Salts keep in an airtight jar for a couple of months.   

Citrus Sugar
Use this flavored sugar instead of granulated sugar in baking, or sprinkle it on top of scones or cookies for a delightful citrusy treat. Citrus sugar is also great for making drinks- try it in teas, lemonade or cocktails.


  • 3 lemons, 2 oranges or 4 limes (organic)
  • 2 cups sugar

Using a citrus zester, remove the zest. If you do not have a zester, use a paring knife or a vegetable peeler to remove the zest, and then scrape as much of the bitter white pith off as possible.

Roughly chop zest, transfer to a food processor, and add 1 cup sugar. Pulse until zest has been finely ground, about 3 minutes.

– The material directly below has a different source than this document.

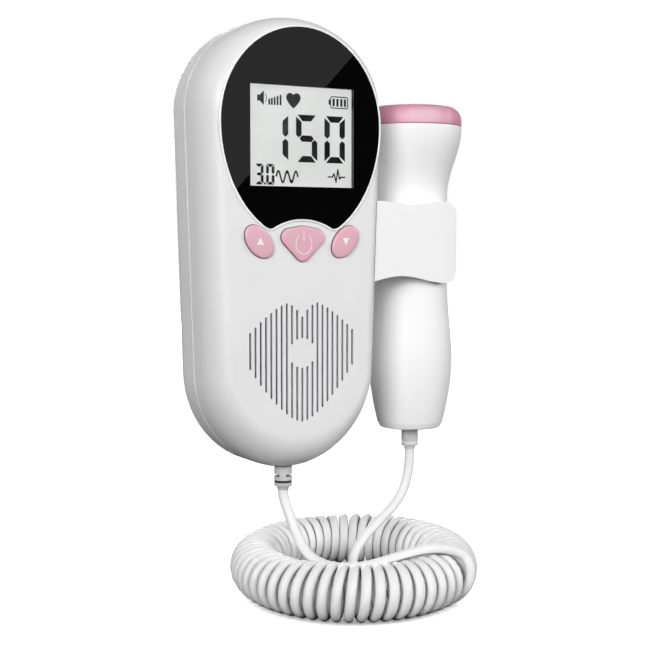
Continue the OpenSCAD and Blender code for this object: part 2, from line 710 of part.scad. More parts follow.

Transfer the ground mixture to a medium bowl. Add remaining cup sugar, and toss until evenly mixed.

Spread the citrus sugar on a baking pan and let sit at room temperature until dry, about 1 hour. The sugar will keep for several months in an airtight container in the refrigerator.

Citrus Olive Oil
This simple olive oil infusion can transform any dish. Use it in salad dressings, baked goods and pasta sauces for a subtle kick. We like Meyer lemons for their delicate sweet scent, but feel free to use any citrus peels you have on hand.


  • 1 cup olive oil
  • Peels from 2 organic lemons (or other fruit)

Warm the olive oil and peels in a small pot over very low heat for 20 minutes. Allow to cool for half an hour, then strain and pour into a bottle.

Keep the oil in your pantry, away from light and heat.

Citrus Infused Tea
Dried organic citrus peels make a great addition to your basic cup of tea. Use any peels you have on hand; we like to use orange and lemon but any will work.

Scrape away as much of the pith as you can and put the peels on a baking sheet in a single layer to dry for a few days. You can also speed up the process by toasting them in a 200° F oven until completely dry.

Store dried peels in an airtight jar in your pantry to add to your favorite teas.